Foto: Arquivo Pessoal

Márcio Astrini: Enquanto os líderes mundiais aproveitam a COP26 para tentar manter vivo o objetivo de 1,5ºC, Bolsonaro regride a 2015 e mostra que se importa com o futuro do planeta tanto quanto com as vítimas da covid-19.

Foto: Arquivo Pessoal

Para Márcio Astrini, secretário-geral do Observatório do Clima, a adesão do Brasil ao acordo contradiz a meta do governo, que é reduzir a área desmatada em 2021 a 8.762 quilômetros quadrados – cerca de 16% a mais do que quando o presidente Jair Bolsonaro (sem partido) assumiu o poder.

“Dizer que seu objetivo é entregar o país com um desmatamento 16% maior do que quando você assumiu não é um plano, é uma confissão de culpa”, critica Astrini. É o terceiro plano de combate ao desmatamento que o governo divulga, depois de ter revogado o Plano de Prevenção e Controle do Desmatamento na Amazônia (PPCDAm) logo que assumiu.

A Declaração sobre Florestas, que deverá vir acompanhada de um fundo de US$ 19 bilhões, é o segundo documento do tipo produzido nos últimos sete anos. Em 2014, em Nova York, dezenas de países assinaram uma declaração prometendo eliminar o desmatamento até 2020. O Brasil jamais subscreveu o texto. O documento de Glasgow, que deve ser um dos principais resultados da COP26, estica o prazo e conta com a adesão de todos os grandes países tropicais.

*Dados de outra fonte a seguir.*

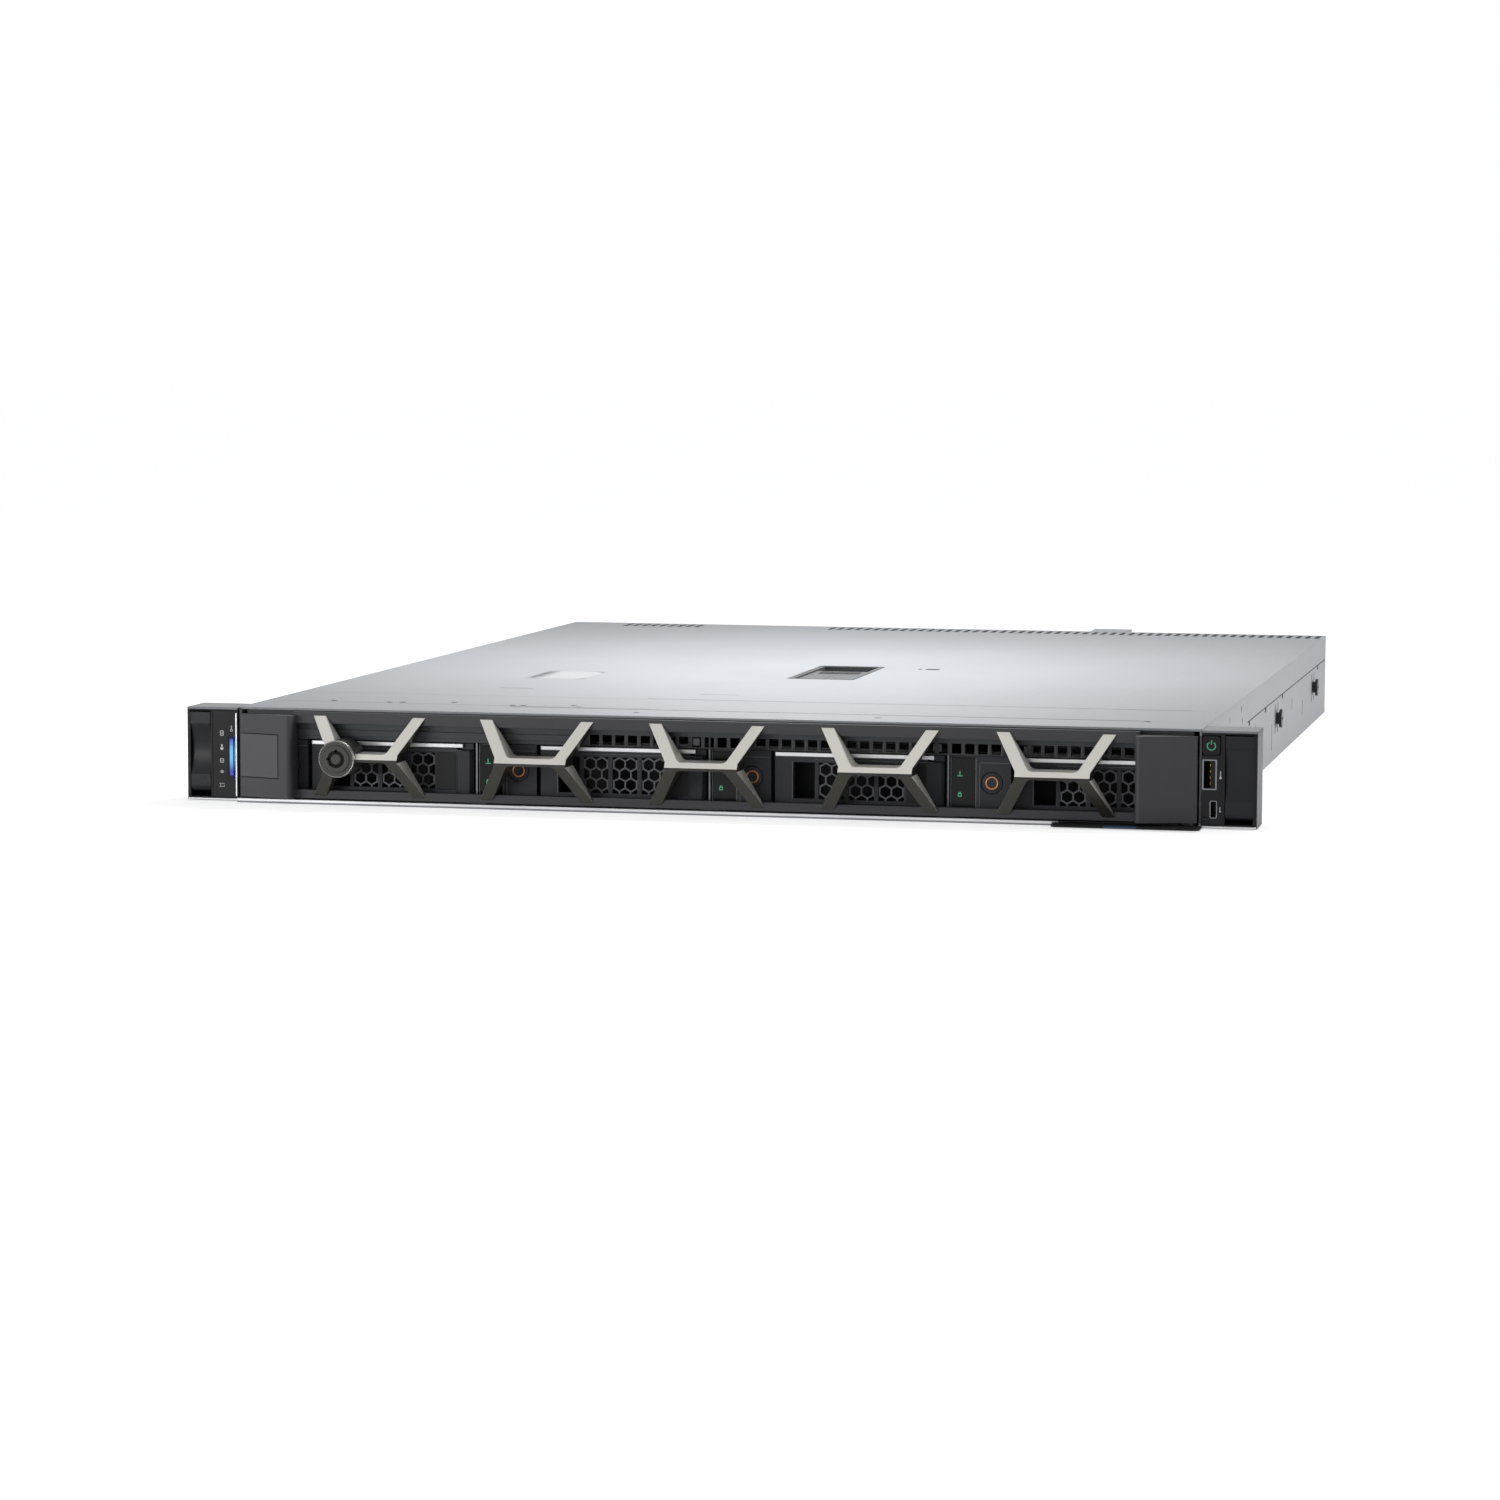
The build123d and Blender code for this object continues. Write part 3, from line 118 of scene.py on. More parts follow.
def sheet_faces(rows: int, columns: int, wrap_rows: bool, wrap_columns: bool) -> np.ndarray:
    """Quads between neighbouring points of a grid.

    Args:
        rows: Number of points along the first parameter.
        columns: Number of points along the second parameter.
        wrap_rows: Whether the last row joins the first.
        wrap_columns: Whether the last column joins the first.

    Returns:
        Array of quads, four point numbers each.
    """
    u = np.arange(rows if wrap_rows else rows - 1)[:, None]
    v = np.arange(columns if wrap_columns else columns - 1)[None, :]
    up, right = (u + 1) % rows, (v + 1) % columns
    corners = (u * columns + v, u * columns + right, up * columns + right, up * columns + v)
    return np.stack(np.broadcast_arrays(*corners), axis=-1).reshape(-1, 4)


def rectangle(
    x: float, z: float, width: float, height: float, corner: float = 0.0, steps: int = 5
) -> np.ndarray:
    """Outline of a rectangle whose corners are quarter circles.

    Each point is the corner's own centre plus corner times (cos t, sin t), with t running over
    a quarter turn at each of the four corners in order.

    Args:
        x: Middle along the outline's first axis.
        z: Middle along its second axis.
        width: Size along the first axis.
        height: Size along the second axis.
        corner: Radius of the corners, or 0 for sharp ones.
        steps: Points on each quarter circle.

    Returns:
        Array of (a, b) points, counter-clockwise.
    """
    signs = np.array([[1, 1], [-1, 1], [-1, -1], [1, -1]], float)
    half = np.array([width, height]) / 2
    if corner <= 0:
        return signs * half + np.array([x, z])
    angles = np.linspace(0, np.pi / 2, steps)[None, :] + np.arange(4)[:, None] * np.pi / 2
    arcs = corner * np.stack([np.cos(angles), np.sin(angles)], axis=-1)
    centres = signs * (half - corner)
    return (centres[:, None, :] + arcs).reshape(-1, 2) + np.array([x, z])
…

Na segunda-feira, 1, o Brasil já havia anunciado a intenção de elevar o corte na emissão de gases de efeito estufa para 50% até 2030. Mas não informou qual base de cálculo será utilizada para essa atualização. Em 2020, o governo de Bolsonaro alterou a NDC (a meta nacional no Acordo de Paris) e acrescentou 400 milhões de toneladas de CO2 ao objetivo anterior, de 2015. Agora, anunciou que pretende voltar ao índice do NDC de 2015 nos próximos nove anos.

“Parece aquelas promoções de black friday: tudo pela metade do dobro”, ironizou Cláudio Ângelo. “Se quisesse mesmo apresentar um compromisso compatível com o Acordo de Paris, a meta deveria ser de 80% de corte. Enquanto os líderes mundiais aproveitam a COP26 para tentar manter vivo o objetivo de 1,5ºC, Bolsonaro regride a 2015 e mostra que se importa com o futuro do planeta tanto quanto com as vítimas da covid-19”, completou Márcio Astrini.